**Given problem:** Set down every record once more, exactly as given.

**Parts and joints as JSON:**
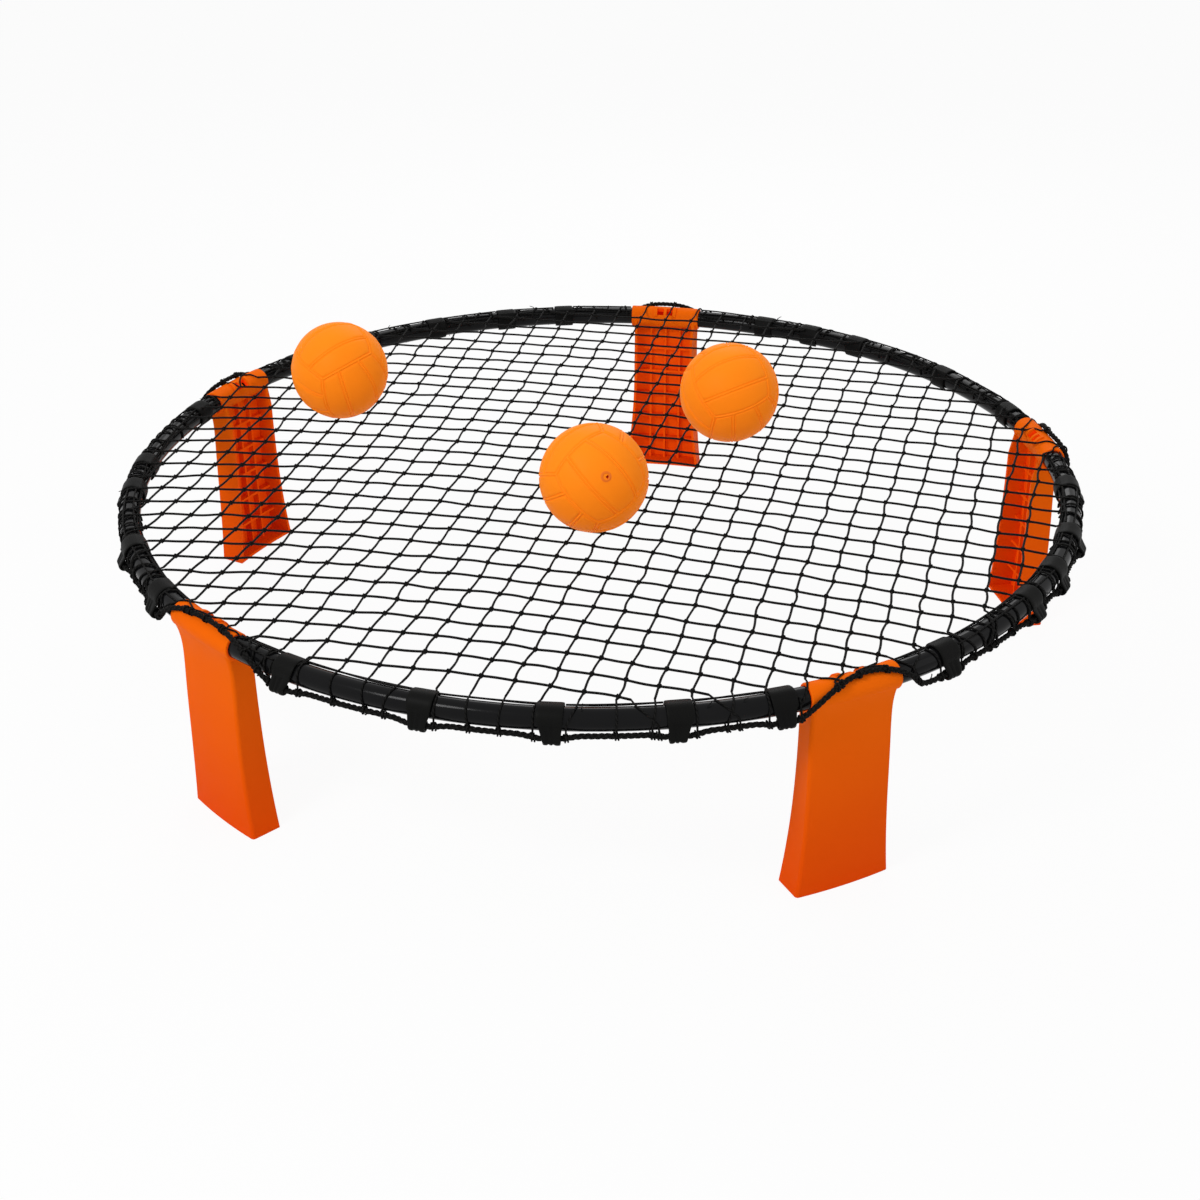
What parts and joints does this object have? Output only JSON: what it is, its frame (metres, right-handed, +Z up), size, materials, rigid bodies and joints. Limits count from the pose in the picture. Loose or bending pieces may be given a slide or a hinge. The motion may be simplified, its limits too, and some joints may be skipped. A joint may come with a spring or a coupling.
{
  "type": "roundnet set",
  "caption": "Low round net on plug-in legs: a tube ring carries a tight square mesh, held by clips and a border rope, with soft balls lying on it.",
  "frame": {"origin": "on the ground under the centre of the ring", "axes": "+Z up; -Y is the side seen in the picture"},
  "size_m": [0.9296, 0.9273, 0.2952],
  "materials": {
    "leg_plastic": "moulded orange plastic, faint sheen",
    "tube_plastic": "glossy black tube",
    "clip_plastic": "satin black moulded plastic",
    "net_cord": "knotted black nylon cord",
    "rope": "black braided cord",
    "ball_rubber": "satin orange rubber with embossed seams",
    "valve_rubber": "dark red rubber"
  },
  "bodies": {
    "root": {"leg_1": "leg_plastic", "leg_2": "leg_plastic", "leg_3": "leg_plastic", "leg_4": "leg_plastic", "leg_5": "leg_plastic", "rim_tube_1": "tube_plastic", "rim_tube_2": "tube_plastic", "rim_tube_3": "tube_plastic", "rim_tube_4": "tube_plastic", "rim_tube_5": "tube_plastic", "net_clip_1": "clip_plastic", "net_clip_2": "clip_plastic", "net_clip_3": "clip_plastic", "net_clip_4": "clip_plastic", "net_clip_5": "clip_plastic", "net_clip_6": "clip_plastic", "net_clip_7": "clip_plastic", "net_clip_8": "clip_plastic", "net_clip_9": "clip_plastic", "net_clip_10": "clip_plastic", "net_clip_11": "clip_plastic", "net_clip_12": "clip_plastic", "net_clip_13": "clip_plastic", "net_clip_14": "clip_plastic", "net_clip_15": "clip_plastic", "net_clip_16": "clip_plastic", "net_clip_17": "clip_plastic", "net_clip_18": "clip_plastic", "net_clip_19": "clip_plastic", "net_clip_20": "clip_plastic", "net_clip_21": "clip_plastic", "net_clip_22": "clip_plastic", "net_clip_23": "clip_plastic", "net_clip_24": "clip_plastic", "net_clip_25": "clip_plastic", "net": "net_cord", "net_edge_cords": "net_cord", "border_rope": "rope"},
    "ball_left": {"ball_left": "ball_rubber", "valve_left": "valve_rubber"},
    "ball_middle": {"ball_middle": "ball_rubber", "valve_middle": "valve_rubber"},
    "ball_right": {"ball_right": "ball_rubber", "valve_right": "valve_rubber"}
  },
  "joints": [
    {"name": "lift_ball_left", "type": "slide", "parent": "root", "child": "ball_left", "axis": [0, 0, 1], "range_m": [0, 0.3]},
    {"name": "lift_ball_middle", "type": "slide", "parent": "root", "child": "ball_middle", "axis": [0, 0, 1], "range_m": [0, 0.3]},
    {"name": "lift_ball_right", "type": "slide", "parent": "root", "child": "ball_right", "axis": [0, 0, 1], "range_m": [0, 0.3]}
  ]
}
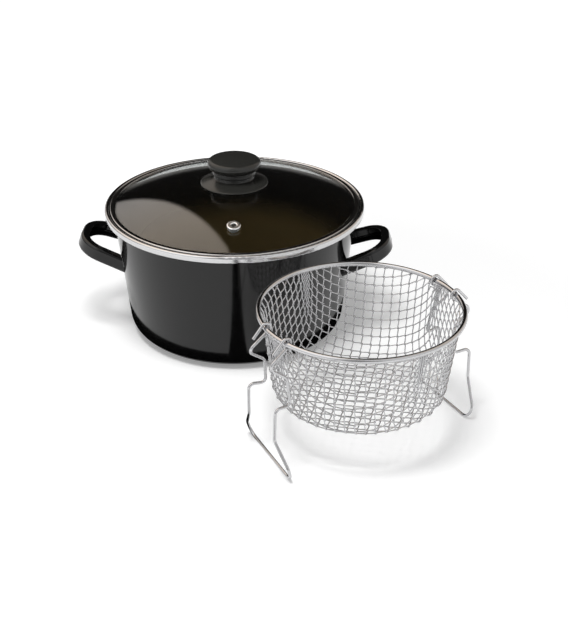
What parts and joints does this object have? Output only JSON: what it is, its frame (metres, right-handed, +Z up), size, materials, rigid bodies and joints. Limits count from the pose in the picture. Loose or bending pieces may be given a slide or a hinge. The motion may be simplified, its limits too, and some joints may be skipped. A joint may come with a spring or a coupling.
{
  "type": "deep fry pot with basket",
  "caption": "Black enamelled deep fry pot with two loop handles, a domed glass lid with a knob and a vent, and a chromed wire basket with folding handles.",
  "frame": {"origin": "centre of the pot's flat base, on the surface that it stands on", "axes": "+X along the pot's two handles, +Y away from the basket, +Z up"},
  "size_m": [0.3732, 0.4055, 0.1726],
  "materials": {
    "black_enamel": "gloss vitreous enamel on steel",
    "rim_steel": "polished stainless trim",
    "lid_steel": "polished stainless ring",
    "lid_glass": "clear toughened glass",
    "knob_black": "satin moulded phenolic",
    "fastener_steel": "plain zinc coated",
    "basket_chrome": "bright plated wire"
  },
  "bodies": {
    "pot": {"pot_body": "black_enamel", "pot_rim_band": "rim_steel", "pot_handle_left": "black_enamel", "pot_handle_right": "black_enamel"},
    "lid": {"lid_glass": "lid_glass", "lid_ring": "lid_steel", "vent_eyelet": "lid_steel", "knob_skirt": "knob_black", "knob_grip": "knob_black", "knob_washer": "fastener_steel", "knob_screw": "fastener_steel"},
    "basket": {"basket_rim": "basket_chrome", "basket_net": "basket_chrome"},
    "basket_handle_left": {"basket_handle_left": "basket_chrome"},
    "basket_handle_right": {"basket_handle_right": "basket_chrome"}
  },
  "joints": [
    {"name": "lid_lift", "type": "slide", "parent": "pot", "child": "lid", "axis": [0, 0, 1], "range_m": [0, 0.18]},
    {"name": "basket_lift", "type": "slide", "parent": "pot", "child": "basket", "axis": [0, 0, 1], "range_m": [0, 0.25]},
    {"name": "right_handle_swing", "type": "hinge", "parent": "basket", "child": "basket_handle_right", "pos_m": [0.1915, -0.14892, 0.1142], "axis": [0.5, -0.866, 0], "range_deg": [0, 215]},
    {"name": "left_handle_swing", "type": "hinge", "parent": "basket", "child": "basket_handle_left", "pos_m": [0.05028, -0.23941, 0.1142], "axis": [-0.5779, 0.8161, 0], "range_deg": [0, 215]}
  ]
}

**Result:**
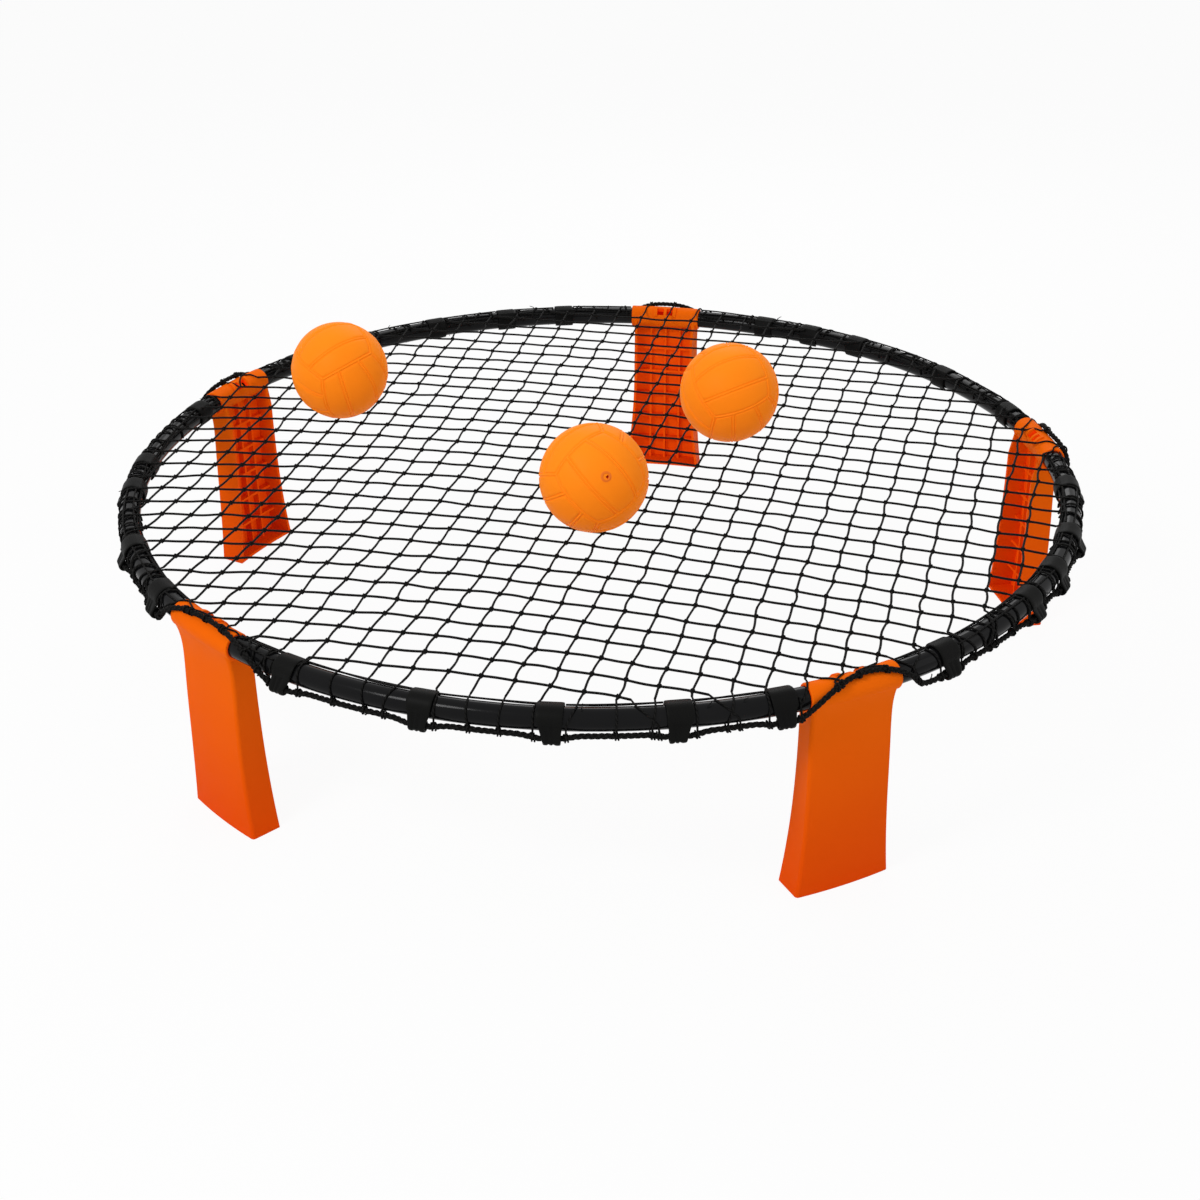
What parts and joints does this object have? Output only JSON: what it is, its frame (metres, right-handed, +Z up), size, materials, rigid bodies and joints. Limits count from the pose in the picture. Loose or bending pieces may be given a slide or a hinge. The motion may be simplified, its limits too, and some joints may be skipped. A joint may come with a spring or a coupling.
{
  "type": "roundnet set",
  "caption": "Low round net on plug-in legs: a tube ring carries a tight square mesh, held by clips and a border rope, with soft balls lying on it.",
  "frame": {"origin": "on the ground under the centre of the ring", "axes": "+Z up; -Y is the side seen in the picture"},
  "size_m": [0.9296, 0.9273, 0.2952],
  "materials": {
    "leg_plastic": "moulded orange plastic, faint sheen",
    "tube_plastic": "glossy black tube",
    "clip_plastic": "satin black moulded plastic",
    "net_cord": "knotted black nylon cord",
    "rope": "black braided cord",
    "ball_rubber": "satin orange rubber with embossed seams",
    "valve_rubber": "dark red rubber"
  },
  "bodies": {
    "root": {"leg_1": "leg_plastic", "leg_2": "leg_plastic", "leg_3": "leg_plastic", "leg_4": "leg_plastic", "leg_5": "leg_plastic", "rim_tube_1": "tube_plastic", "rim_tube_2": "tube_plastic", "rim_tube_3": "tube_plastic", "rim_tube_4": "tube_plastic", "rim_tube_5": "tube_plastic", "net_clip_1": "clip_plastic", "net_clip_2": "clip_plastic", "net_clip_3": "clip_plastic", "net_clip_4": "clip_plastic", "net_clip_5": "clip_plastic", "net_clip_6": "clip_plastic", "net_clip_7": "clip_plastic", "net_clip_8": "clip_plastic", "net_clip_9": "clip_plastic", "net_clip_10": "clip_plastic", "net_clip_11": "clip_plastic", "net_clip_12": "clip_plastic", "net_clip_13": "clip_plastic", "net_clip_14": "clip_plastic", "net_clip_15": "clip_plastic", "net_clip_16": "clip_plastic", "net_clip_17": "clip_plastic", "net_clip_18": "clip_plastic", "net_clip_19": "clip_plastic", "net_clip_20": "clip_plastic", "net_clip_21": "clip_plastic", "net_clip_22": "clip_plastic", "net_clip_23": "clip_plastic", "net_clip_24": "clip_plastic", "net_clip_25": "clip_plastic", "net": "net_cord", "net_edge_cords": "net_cord", "border_rope": "rope"},
    "ball_left": {"ball_left": "ball_rubber", "valve_left": "valve_rubber"},
    "ball_middle": {"ball_middle": "ball_rubber", "valve_middle": "valve_rubber"},
    "ball_right": {"ball_right": "ball_rubber", "valve_right": "valve_rubber"}
  },
  "joints": [
    {"name": "lift_ball_left", "type": "slide", "parent": "root", "child": "ball_left", "axis": [0, 0, 1], "range_m": [0, 0.3]},
    {"name": "lift_ball_middle", "type": "slide", "parent": "root", "child": "ball_middle", "axis": [0, 0, 1], "range_m": [0, 0.3]},
    {"name": "lift_ball_right", "type": "slide", "parent": "root", "child": "ball_right", "axis": [0, 0, 1], "range_m": [0, 0.3]}
  ]
}
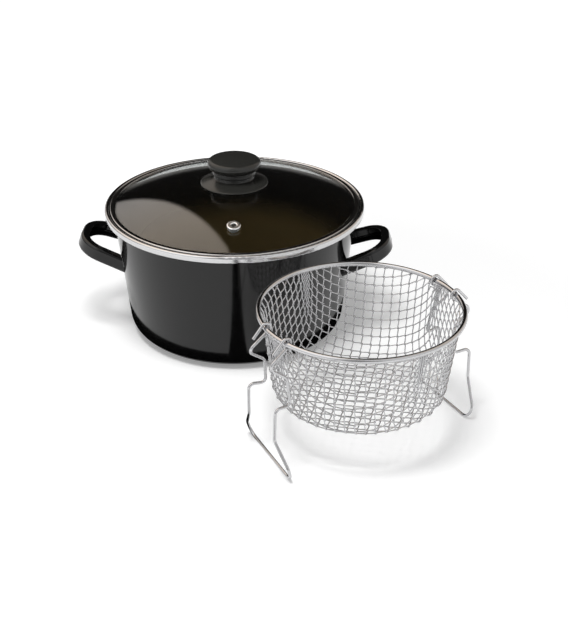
What parts and joints does this object have? Output only JSON: what it is, its frame (metres, right-handed, +Z up), size, materials, rigid bodies and joints. Limits count from the pose in the picture. Loose or bending pieces may be given a slide or a hinge. The motion may be simplified, its limits too, and some joints may be skipped. A joint may come with a spring or a coupling.
{
  "type": "deep fry pot with basket",
  "caption": "Black enamelled deep fry pot with two loop handles, a domed glass lid with a knob and a vent, and a chromed wire basket with folding handles.",
  "frame": {"origin": "centre of the pot's flat base, on the surface that it stands on", "axes": "+X along the pot's two handles, +Y away from the basket, +Z up"},
  "size_m": [0.3732, 0.4055, 0.1726],
  "materials": {
    "black_enamel": "gloss vitreous enamel on steel",
    "rim_steel": "polished stainless trim",
    "lid_steel": "polished stainless ring",
    "lid_glass": "clear toughened glass",
    "knob_black": "satin moulded phenolic",
    "fastener_steel": "plain zinc coated",
    "basket_chrome": "bright plated wire"
  },
  "bodies": {
    "pot": {"pot_body": "black_enamel", "pot_rim_band": "rim_steel", "pot_handle_left": "black_enamel", "pot_handle_right": "black_enamel"},
    "lid": {"lid_glass": "lid_glass", "lid_ring": "lid_steel", "vent_eyelet": "lid_steel", "knob_skirt": "knob_black", "knob_grip": "knob_black", "knob_washer": "fastener_steel", "knob_screw": "fastener_steel"},
    "basket": {"basket_rim": "basket_chrome", "basket_net": "basket_chrome"},
    "basket_handle_left": {"basket_handle_left": "basket_chrome"},
    "basket_handle_right": {"basket_handle_right": "basket_chrome"}
  },
  "joints": [
    {"name": "lid_lift", "type": "slide", "parent": "pot", "child": "lid", "axis": [0, 0, 1], "range_m": [0, 0.18]},
    {"name": "basket_lift", "type": "slide", "parent": "pot", "child": "basket", "axis": [0, 0, 1], "range_m": [0, 0.25]},
    {"name": "right_handle_swing", "type": "hinge", "parent": "basket", "child": "basket_handle_right", "pos_m": [0.1915, -0.14892, 0.1142], "axis": [0.5, -0.866, 0], "range_deg": [0, 215]},
    {"name": "left_handle_swing", "type": "hinge", "parent": "basket", "child": "basket_handle_left", "pos_m": [0.05028, -0.23941, 0.1142], "axis": [-0.5779, 0.8161, 0], "range_deg": [0, 215]}
  ]
}